وَإِن فَاتَكُمْ شَيْءٌ مِّنْ أَزْوَاجِكُمْ إِلَى الْكُفَّارِ فَعَاقَبْتُمْ فَآتُوا الَّذِينَ ذَهَبَتْ أَزْوَاجُهُم مِّثْلَ مَا أَنفَقُوا ۚ وَاتَّقُوا اللَّهَ الَّذِي أَنتُم بِهِ مُؤْمِنُونَ ﴿١١ 60/11. Jika sesuatu menyusahkan kamu dari istrimu kepada orang kafir lalu kamu bertindak, maka (pemerintah) berilah pada orang yang istrinya pergi itu persamaan yang mereka nafkahkan. Insaflah pada ALLAH yang kamu beriman pada-NYA.
Dari makna dua Ayat Suci terakhir di atas ini semakin jelas bahwa dalam masalah nikah, masyarakat dan khususnya pemerintah harus ikut campur dan bahkan bertanggung jawab. Jika ada perempuan beriman lari dari suaminya yang kafir maka pemerintah harus membayarkan kembali sejumlah uang mas kawin perempuan itu kepada lelaki kafir tersebut. Ketika itu si perempuan terhitung telah dithalaki suaminya, dan sesudah waktu idahnya habis, dia boleh dinikahkan dengan lelaki beriman. Sebaliknya jika seorang istri lari dari suaminya yang beriman kepada lelaki kafir, pemerintahpun harus mengganti mas kawin perempuan itu pada suaminya yang ditinggalkan, kemudian menuntut kerugian kepada lelaki kafir tadi.
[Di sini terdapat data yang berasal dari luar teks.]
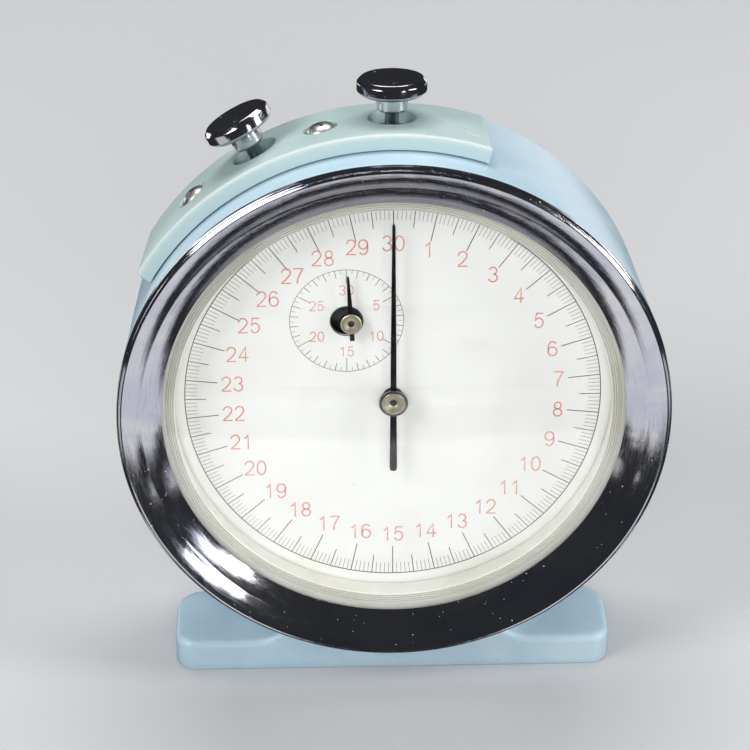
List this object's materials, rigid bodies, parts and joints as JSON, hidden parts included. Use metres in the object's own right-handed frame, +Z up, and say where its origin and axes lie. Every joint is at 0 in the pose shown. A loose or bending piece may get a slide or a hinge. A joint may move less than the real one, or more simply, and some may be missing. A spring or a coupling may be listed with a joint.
{
  "type": "mechanical desk stop clock",
  "caption": "Wind-up desk stop clock: leaning blue drum case on a moulded foot, chrome bezel, seconds dial with a minutes sub-dial, and push buttons on a curved strip on top.",
  "frame": {"origin": "on the underside of the foot, straight below the centre of the dial", "axes": "+Z up, the dial faces -Y and leans back 4 degrees, +X to the right as one reads the dial"},
  "size_m": [0.1178, 0.055, 0.1367],
  "materials": {
    "case_plastic": "pale sky blue moulded plastic, satin",
    "strip_plastic": "pale grey-green plastic, worn pale along its front edge",
    "chrome": "mirror chrome plate with fine scratches",
    "crystal": "clear, slightly domed",
    "cream_ring": "cream white, fine turned lines",
    "white_dial": "white enamel paint with printed ticks and red numbers",
    "dark_hands": "blue-black steel",
    "blued_steel": "blued spring steel",
    "brass": "brushed brass",
    "steel": "ground steel",
    "key_metal": "nickel-plated key"
  },
  "bodies": {
    "case": {"case_body": "case_plastic", "rear_cover": "case_plastic", "rear_cover_screw_1": "steel", "rear_cover_screw_2": "steel", "rear_cover_screw_3": "steel", "bezel_ring": "chrome", "crystal": "crystal", "dial_spacer_ring": "cream_ring", "dial_plate": "white_dial", "dial_foot_1": "brass", "dial_foot_2": "brass", "button_strip": "strip_plastic", "strip_screw_1": "chrome", "strip_screw_2": "chrome", "start_spring_cup": "brass", "reset_spring_cup": "brass", "start_button_spring": "steel", "reset_button_spring": "steel", "front_plate": "brass", "rear_plate": "brass", "plate_pillar_1": "brass", "plate_pillar_2": "brass", "plate_pillar_3": "brass", "plate_pillar_4": "brass", "click_stud": "steel", "click_spring": "blued_steel", "hammer_stud": "steel", "brake_stud": "steel", "hairspring": "blued_steel"},
    "start_pusher": {"start_button": "chrome"},
    "reset_pusher": {"reset_button": "chrome"},
    "brake": {"brake_lever": "steel"},
    "hammer": {"reset_hammer": "steel"},
    "seconds": {"seconds_hand": "dark_hands", "seconds_collet": "brass", "seconds_arbor": "steel", "seconds_wheel": "brass", "seconds_heart": "steel"},
    "minutes": {"minutes_hand": "dark_hands", "minutes_collet": "brass", "minutes_arbor": "steel", "minutes_wheel": "brass", "minutes_heart": "steel"},
    "counter": {"counter_arbor": "steel", "counter_wheel": "brass"},
    "third": {"third_arbor": "steel", "third_wheel": "brass"},
    "barrel": {"barrel_wheel": "brass", "barrel_drum": "brass", "mainspring": "blued_steel"},
    "escape": {"escape_arbor": "steel", "escape_wheel": "brass"},
    "pallet": {"pallet_arbor": "steel", "pallet_fork": "steel"},
    "balance": {"balance_staff": "steel", "balance_wheel": "brass"},
    "winding": {"winding_arbor": "steel", "ratchet_wheel": "steel", "winding_key": "key_metal"},
    "click_lever": {"click": "steel"}
  },
  "joints": [
    {"name": "start_press", "type": "slide", "parent": "case", "child": "start_pusher", "axis": [0, -0.165, -0.9863], "range_m": [0, 0.003], "stiffness_N_per_m": 600, "springref_m": -0.002, "deforming": ["start_button_spring"]},
    {"name": "reset_press", "type": "slide", "parent": "case", "child": "reset_pusher", "axis": [0.4719, -0.1567, -0.8676], "range_m": [0, 0.003], "stiffness_N_per_m": 600, "springref_m": -0.002, "deforming": ["reset_button_spring"]},
    {"name": "brake_turn", "type": "hinge", "parent": "case", "child": "brake", "pos_m": [-0.031, 0.00112, 0.08306], "axis": [0, 0.9976, -0.0698], "range_deg": [0, 5.6]},
    {"name": "hammer_turn", "type": "hinge", "parent": "case", "child": "hammer", "pos_m": [-0.027, 0.00098, 0.08107], "axis": [0, 0.9976, -0.0698], "range_deg": [0, 6.4]},
    {"name": "seconds_turn", "type": "hinge", "parent": "case", "child": "seconds", "pos_m": [0, 0, 0.0671], "axis": [0, 0.9976, -0.0698], "continuous": true},
    {"name": "minutes_turn", "type": "hinge", "parent": "case", "child": "minutes", "pos_m": [-0.00895, 0.0013, 0.08565], "axis": [0, 0.9976, -0.0698], "continuous": true},
    {"name": "counter_turn", "type": "hinge", "parent": "case", "child": "counter", "pos_m": [0.00171, 0.00082, 0.07884], "axis": [0, 0.9976, -0.0698], "continuous": true},
    {"name": "third_turn", "type": "hinge", "parent": "case", "child": "third", "pos_m": [0.01046, -0.00061, 0.05835], "axis": [0, 0.9976, -0.0698], "continuous": true},
    {"name": "barrel_turn", "type": "hinge", "parent": "case", "child": "barrel", "pos_m": [0.02262, -0.00121, 0.04985], "axis": [0, 0.9976, -0.0698], "continuous": true},
    {"name": "escape_turn", "type": "hinge", "parent": "case", "child": "escape", "pos_m": [-0.01085, -0.00028, 0.06316], "axis": [0, 0.9976, -0.0698], "continuous": true},
    {"name": "balance_swing", "type": "hinge", "parent": "case", "child": "balance", "pos_m": [-0.02086, -0.0013, 0.04856], "axis": [0, 0.9976, -0.0698], "range_deg": [-150, 150], "stiffness_Nm_per_rad": 0.00008},
    {"name": "pallet_swing", "type": "hinge", "parent": "case", "child": "pallet", "pos_m": [-0.01586, -0.00069, 0.05719], "axis": [0, 0.9976, -0.0698], "range_deg": [-6.1, 6.1]},
    {"name": "winding_turn", "type": "hinge", "parent": "case", "child": "winding", "pos_m": [0.02262, -0.00121, 0.04985], "axis": [0, 0.9976, -0.0698], "continuous": true},
    {"name": "click_lift", "type": "hinge", "parent": "case", "child": "click_lever", "pos_m": [0.0082, -0.00193, 0.03957], "axis": [0, -0.9976, 0.0698], "range_deg": [0, 6], "stiffness_Nm_per_rad": 0.002, "springref_deg": -2.86}
  ],
  "couplings": [
    {"joint": "brake_turn", "follows": "start_press", "rad_per_m": 31.823},
    {"joint": "hammer_turn", "follows": "reset_press", "rad_per_m": 36.652},
    {"joint": "minutes_turn", "follows": "seconds_turn", "ratio": 0.016667},
    {"joint": "counter_turn", "follows": "seconds_turn", "ratio": -0.13333},
    {"joint": "third_turn", "follows": "seconds_turn", "ratio": -0.083333},
    {"joint": "barrel_turn", "follows": "seconds_turn", "ratio": 0.0083333},
    {"joint": "escape_turn", "follows": "seconds_turn", "ratio": -10},
    {"joint": "pallet_swing", "follows": "balance_swing", "ratio": -0.04}
  ]
}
Begitu penting persoalan nikah yang harus diperhatikan dan dipertanggungjawabkan oleh jawatan pemerintah dalam bidang NTR (Nikah, Thalak, Rujuk) didasarkan atas hukum fungsional bahwa seorang beriman tidak boleh menikah dengan orang kafir. Hal ini jadi semakin berat jika ditinjau dari maksud Ayat 24/3 bahwa seorang pezina tidak boleh dinikahkan dengan seorang beriman, karena pezina itu telah tergolong pada orang-orang musyrik.
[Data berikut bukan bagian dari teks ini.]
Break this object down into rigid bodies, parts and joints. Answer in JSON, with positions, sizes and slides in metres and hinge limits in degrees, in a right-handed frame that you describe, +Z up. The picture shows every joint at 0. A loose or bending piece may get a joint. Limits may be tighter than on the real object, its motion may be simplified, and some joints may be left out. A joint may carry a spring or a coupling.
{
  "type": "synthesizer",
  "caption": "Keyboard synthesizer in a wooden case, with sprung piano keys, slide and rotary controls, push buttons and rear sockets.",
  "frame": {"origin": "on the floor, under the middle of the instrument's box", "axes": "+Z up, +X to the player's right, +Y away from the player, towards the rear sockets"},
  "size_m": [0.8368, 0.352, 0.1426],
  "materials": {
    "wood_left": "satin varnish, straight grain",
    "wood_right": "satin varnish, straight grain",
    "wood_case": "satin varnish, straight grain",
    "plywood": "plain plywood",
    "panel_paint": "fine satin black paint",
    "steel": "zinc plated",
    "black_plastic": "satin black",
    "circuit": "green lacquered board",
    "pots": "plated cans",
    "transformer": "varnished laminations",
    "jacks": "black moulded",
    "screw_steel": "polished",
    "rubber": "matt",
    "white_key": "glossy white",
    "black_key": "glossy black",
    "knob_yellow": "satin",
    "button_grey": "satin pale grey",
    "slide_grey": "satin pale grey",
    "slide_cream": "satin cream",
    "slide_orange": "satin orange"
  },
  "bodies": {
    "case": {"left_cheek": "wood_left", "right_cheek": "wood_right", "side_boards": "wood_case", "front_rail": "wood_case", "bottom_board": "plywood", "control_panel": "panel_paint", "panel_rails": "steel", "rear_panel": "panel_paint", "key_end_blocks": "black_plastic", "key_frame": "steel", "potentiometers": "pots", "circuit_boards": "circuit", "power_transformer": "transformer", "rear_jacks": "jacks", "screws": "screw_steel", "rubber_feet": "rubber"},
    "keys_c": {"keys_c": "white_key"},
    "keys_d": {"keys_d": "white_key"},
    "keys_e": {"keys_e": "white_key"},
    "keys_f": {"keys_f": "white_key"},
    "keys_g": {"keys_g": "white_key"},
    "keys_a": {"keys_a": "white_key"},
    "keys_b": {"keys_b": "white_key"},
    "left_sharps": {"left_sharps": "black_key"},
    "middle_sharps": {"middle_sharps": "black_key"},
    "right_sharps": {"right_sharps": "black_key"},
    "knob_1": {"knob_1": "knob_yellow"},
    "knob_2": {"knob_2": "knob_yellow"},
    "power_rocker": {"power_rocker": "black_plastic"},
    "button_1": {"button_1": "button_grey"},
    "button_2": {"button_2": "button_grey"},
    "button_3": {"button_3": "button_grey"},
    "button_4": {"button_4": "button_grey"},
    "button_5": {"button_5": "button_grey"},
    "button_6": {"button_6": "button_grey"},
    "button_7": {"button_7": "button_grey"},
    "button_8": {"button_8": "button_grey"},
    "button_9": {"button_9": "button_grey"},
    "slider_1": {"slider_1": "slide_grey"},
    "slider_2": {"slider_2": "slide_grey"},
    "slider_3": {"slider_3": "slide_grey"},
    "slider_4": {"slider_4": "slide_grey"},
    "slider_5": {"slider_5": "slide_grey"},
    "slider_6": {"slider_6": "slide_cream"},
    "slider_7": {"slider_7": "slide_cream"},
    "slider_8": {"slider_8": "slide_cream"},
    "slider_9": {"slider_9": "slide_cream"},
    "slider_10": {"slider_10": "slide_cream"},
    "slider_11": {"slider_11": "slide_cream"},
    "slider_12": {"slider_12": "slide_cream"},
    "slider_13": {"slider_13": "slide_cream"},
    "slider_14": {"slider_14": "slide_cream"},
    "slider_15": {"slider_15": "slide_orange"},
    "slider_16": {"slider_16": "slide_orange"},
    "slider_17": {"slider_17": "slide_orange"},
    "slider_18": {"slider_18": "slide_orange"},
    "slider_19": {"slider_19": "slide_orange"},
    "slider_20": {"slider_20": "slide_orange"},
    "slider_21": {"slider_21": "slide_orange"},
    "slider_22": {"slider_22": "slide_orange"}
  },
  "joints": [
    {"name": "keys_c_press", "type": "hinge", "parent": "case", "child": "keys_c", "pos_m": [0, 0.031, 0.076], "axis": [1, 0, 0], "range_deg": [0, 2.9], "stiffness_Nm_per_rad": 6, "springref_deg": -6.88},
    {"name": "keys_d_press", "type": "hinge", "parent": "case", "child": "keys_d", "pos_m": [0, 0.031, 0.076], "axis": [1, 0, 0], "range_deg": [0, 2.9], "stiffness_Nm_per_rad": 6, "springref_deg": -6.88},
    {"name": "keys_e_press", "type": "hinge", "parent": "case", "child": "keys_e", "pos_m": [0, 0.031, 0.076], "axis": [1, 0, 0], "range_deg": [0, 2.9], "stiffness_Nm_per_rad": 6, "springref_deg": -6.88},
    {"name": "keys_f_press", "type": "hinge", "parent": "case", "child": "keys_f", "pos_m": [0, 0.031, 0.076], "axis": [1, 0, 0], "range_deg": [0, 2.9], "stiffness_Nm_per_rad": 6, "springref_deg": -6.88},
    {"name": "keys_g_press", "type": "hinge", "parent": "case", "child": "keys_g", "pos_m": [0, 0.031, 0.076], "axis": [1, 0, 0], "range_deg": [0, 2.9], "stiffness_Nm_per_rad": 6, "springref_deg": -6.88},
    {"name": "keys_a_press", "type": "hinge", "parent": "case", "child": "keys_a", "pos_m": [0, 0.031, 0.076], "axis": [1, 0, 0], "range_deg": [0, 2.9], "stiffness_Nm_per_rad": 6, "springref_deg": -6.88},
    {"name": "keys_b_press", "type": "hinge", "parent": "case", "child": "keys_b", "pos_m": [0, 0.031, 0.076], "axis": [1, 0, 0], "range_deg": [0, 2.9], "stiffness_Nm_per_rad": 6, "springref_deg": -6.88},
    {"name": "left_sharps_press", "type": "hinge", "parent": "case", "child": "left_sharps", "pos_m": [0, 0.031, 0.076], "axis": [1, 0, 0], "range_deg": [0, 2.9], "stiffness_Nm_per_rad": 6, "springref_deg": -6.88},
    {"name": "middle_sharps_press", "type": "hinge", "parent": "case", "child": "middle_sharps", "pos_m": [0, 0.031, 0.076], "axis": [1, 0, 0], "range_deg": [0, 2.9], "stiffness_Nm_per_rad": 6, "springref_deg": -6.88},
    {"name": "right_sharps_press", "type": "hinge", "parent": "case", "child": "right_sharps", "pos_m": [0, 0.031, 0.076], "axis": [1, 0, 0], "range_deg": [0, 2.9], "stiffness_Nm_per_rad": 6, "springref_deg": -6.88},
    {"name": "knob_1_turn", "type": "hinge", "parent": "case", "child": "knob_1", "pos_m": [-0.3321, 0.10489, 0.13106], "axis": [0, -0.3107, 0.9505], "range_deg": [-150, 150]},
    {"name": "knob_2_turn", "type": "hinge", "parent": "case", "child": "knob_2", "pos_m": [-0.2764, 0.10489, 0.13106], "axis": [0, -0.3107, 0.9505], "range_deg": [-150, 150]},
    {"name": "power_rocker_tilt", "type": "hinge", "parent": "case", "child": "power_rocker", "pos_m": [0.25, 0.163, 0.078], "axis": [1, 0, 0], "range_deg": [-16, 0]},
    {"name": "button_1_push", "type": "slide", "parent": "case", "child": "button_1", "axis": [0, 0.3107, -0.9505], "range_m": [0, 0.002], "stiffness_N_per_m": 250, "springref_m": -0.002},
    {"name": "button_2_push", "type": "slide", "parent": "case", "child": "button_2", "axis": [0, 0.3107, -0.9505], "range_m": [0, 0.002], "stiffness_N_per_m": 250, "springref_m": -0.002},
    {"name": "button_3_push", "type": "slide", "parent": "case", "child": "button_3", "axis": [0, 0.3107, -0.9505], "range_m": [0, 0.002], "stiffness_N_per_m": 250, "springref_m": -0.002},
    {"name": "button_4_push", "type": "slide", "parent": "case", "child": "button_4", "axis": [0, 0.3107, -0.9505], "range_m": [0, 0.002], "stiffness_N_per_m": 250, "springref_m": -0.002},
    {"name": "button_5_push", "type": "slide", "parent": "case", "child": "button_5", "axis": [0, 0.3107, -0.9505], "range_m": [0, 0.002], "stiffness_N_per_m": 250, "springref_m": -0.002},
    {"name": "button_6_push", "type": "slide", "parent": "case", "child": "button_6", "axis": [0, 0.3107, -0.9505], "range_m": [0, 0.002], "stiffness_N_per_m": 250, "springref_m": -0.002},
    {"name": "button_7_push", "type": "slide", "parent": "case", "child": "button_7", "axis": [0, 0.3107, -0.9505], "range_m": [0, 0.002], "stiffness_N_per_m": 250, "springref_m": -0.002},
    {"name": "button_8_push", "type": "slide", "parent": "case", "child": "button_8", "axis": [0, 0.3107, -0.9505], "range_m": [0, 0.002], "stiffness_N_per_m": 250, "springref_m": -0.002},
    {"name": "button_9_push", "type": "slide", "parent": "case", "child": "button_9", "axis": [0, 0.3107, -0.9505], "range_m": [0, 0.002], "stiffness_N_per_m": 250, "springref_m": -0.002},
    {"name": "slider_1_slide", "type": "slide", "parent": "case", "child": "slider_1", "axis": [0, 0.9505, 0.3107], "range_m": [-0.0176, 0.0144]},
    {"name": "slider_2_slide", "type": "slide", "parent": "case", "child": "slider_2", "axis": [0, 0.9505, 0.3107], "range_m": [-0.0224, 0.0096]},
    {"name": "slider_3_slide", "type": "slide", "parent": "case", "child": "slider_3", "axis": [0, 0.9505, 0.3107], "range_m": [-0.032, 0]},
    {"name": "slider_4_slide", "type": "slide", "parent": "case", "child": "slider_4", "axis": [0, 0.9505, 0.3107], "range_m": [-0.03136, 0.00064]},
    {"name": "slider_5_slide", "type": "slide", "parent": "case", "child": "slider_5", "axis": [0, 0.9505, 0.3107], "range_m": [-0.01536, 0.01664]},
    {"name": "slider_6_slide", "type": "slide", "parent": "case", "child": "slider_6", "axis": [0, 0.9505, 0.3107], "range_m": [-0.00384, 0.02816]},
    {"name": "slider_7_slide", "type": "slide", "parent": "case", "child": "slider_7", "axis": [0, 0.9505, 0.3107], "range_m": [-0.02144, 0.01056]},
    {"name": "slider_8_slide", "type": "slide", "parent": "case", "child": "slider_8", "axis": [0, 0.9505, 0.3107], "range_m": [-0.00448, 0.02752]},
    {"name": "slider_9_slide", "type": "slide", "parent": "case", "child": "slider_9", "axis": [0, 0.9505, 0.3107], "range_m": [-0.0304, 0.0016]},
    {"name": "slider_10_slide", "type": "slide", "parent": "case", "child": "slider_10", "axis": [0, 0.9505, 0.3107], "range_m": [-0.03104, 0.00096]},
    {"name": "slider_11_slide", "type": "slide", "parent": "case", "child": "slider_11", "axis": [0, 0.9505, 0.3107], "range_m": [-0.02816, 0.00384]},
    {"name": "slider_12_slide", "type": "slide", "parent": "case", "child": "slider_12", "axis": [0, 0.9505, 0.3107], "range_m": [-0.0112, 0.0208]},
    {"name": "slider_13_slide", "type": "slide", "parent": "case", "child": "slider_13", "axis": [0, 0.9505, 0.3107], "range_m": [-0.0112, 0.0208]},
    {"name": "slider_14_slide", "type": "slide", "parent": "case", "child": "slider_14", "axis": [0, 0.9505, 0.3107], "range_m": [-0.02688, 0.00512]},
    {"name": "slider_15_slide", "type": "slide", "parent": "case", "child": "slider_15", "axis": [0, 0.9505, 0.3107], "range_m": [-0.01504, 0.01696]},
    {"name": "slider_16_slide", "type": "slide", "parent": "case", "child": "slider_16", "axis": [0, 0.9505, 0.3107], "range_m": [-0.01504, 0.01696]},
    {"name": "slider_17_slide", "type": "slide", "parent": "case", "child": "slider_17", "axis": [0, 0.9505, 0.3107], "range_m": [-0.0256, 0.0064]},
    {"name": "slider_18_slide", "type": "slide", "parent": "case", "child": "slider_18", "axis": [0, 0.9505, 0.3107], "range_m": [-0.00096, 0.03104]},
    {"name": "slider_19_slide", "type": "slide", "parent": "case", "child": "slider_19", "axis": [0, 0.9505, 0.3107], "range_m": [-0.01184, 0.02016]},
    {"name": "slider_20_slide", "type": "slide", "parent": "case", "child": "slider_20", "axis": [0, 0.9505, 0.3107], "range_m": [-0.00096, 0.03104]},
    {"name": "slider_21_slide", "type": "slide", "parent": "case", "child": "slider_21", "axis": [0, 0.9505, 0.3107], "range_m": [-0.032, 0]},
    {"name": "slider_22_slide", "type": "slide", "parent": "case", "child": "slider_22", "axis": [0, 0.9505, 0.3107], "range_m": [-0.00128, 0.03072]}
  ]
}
Memang tidak mungkin dicapai kemakmuran bilamana suami istri terdiri dari orang Islam dan kafir karena keduanya berlainan arah hidup dan dasar hukum. Setiap ibu bapak hendaknya tidak menganggap enteng persoalan nikah anak-anaknya yang mulai dewasa begitupun pejabat NTR di setiap daerah kediaman masyarakat Islam. Jika berlaku pernikahan antara dua orang yang satu di antaranya pezina maka yang bertanggung jawab di sini adalah pejabat NTR karena telah melanggar hukum nikah pada Ayat 24/3. Dari sebab itu hendaklah pejabat NTR memperhatikan lebih dulu kesehatan kedua calon mempelai, sejarah hidupnya, dan sebagainya agar dia terbebas dari kesalahan, dan tidak membiarkan pezina jadi suami istri dengan yang bukan pezina.
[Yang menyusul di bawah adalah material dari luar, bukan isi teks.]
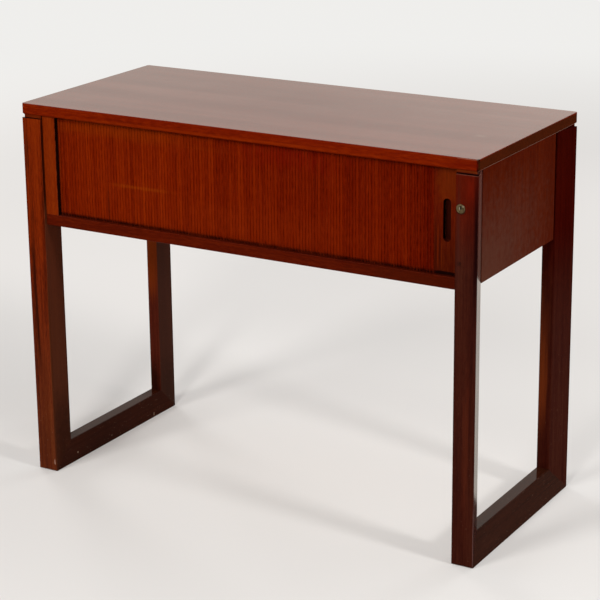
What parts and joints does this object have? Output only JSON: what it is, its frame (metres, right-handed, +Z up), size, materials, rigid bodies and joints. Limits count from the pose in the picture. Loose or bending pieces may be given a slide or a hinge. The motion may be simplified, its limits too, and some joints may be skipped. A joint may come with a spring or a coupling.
{
  "type": "sewing table",
  "caption": "Narrow rectangular table on two mitred sledge frames, with a shallow cabinet under the top closed by a sliding tambour front with a finger slot and a cam lock.",
  "frame": {"origin": "middle of the footprint of the top and the two frames, at floor level", "axes": "+X along the length to the lock side, +Y from the tambour front to the back, +Z up"},
  "size_m": [0.9, 0.396, 0.7],
  "materials": {
    "mahogany": "glossy varnish",
    "tambour_wood": "satin varnish",
    "inner_wood": "oiled",
    "canvas": "plain weave",
    "lock_metal": "dull plated",
    "brass": "satin"
  },
  "bodies": {
    "cabinet": {"table_top": "mahogany", "left_front_leg": "mahogany", "left_rear_leg": "mahogany", "left_floor_rail": "mahogany", "right_front_leg": "mahogany", "right_rear_leg": "mahogany", "right_floor_rail": "mahogany", "left_side_panel": "mahogany", "right_side_panel": "mahogany", "back_panel": "mahogany", "front_rail": "mahogany", "left_stile": "mahogany", "tambour_slats": "tambour_wood", "cabinet_floor": "inner_wood", "inner_left_wall": "inner_wood", "inner_back_wall": "inner_wood", "mitre_splines": "inner_wood", "leg_dowels": "inner_wood", "floor_dowels": "inner_wood", "rail_dowels": "inner_wood", "stile_pins": "inner_wood", "back_dowels": "inner_wood", "top_dowels": "inner_wood", "tambour_canvas": "canvas", "lock_cylinder": "lock_metal"},
    "door": {"lead_rail": "mahogany", "strike_plate": "brass", "strike_screws": "brass"},
    "lock": {"lock_plug": "lock_metal", "lock_cam": "lock_metal", "cam_screw": "brass"}
  },
  "joints": [
    {"name": "door_slide", "type": "slide", "parent": "cabinet", "child": "door", "axis": [-1, 0, 0], "range_m": [0, 0.74], "deforming": ["tambour_slats", "tambour_canvas"]},
    {"name": "lock_turn", "type": "hinge", "parent": "cabinet", "child": "lock", "pos_m": [0.4195, -0.1885, 0.616], "axis": [0, -1, 0], "range_deg": [0, 90]}
  ]
}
Kita seringkali mendengar berlangsungnya pernikahan di bawan pimpinan pejabat NTR, tetapi jarang sekali mengetahui adanya sikap pejabat tersebut mengenai terlaksananya hukum yang tercantum pada Ayat 24/3 apalagi hukum yang tercantum pada ayat 2/221 bahwa orang musyrik tidak boleh dinikahkan dengan orang beriman.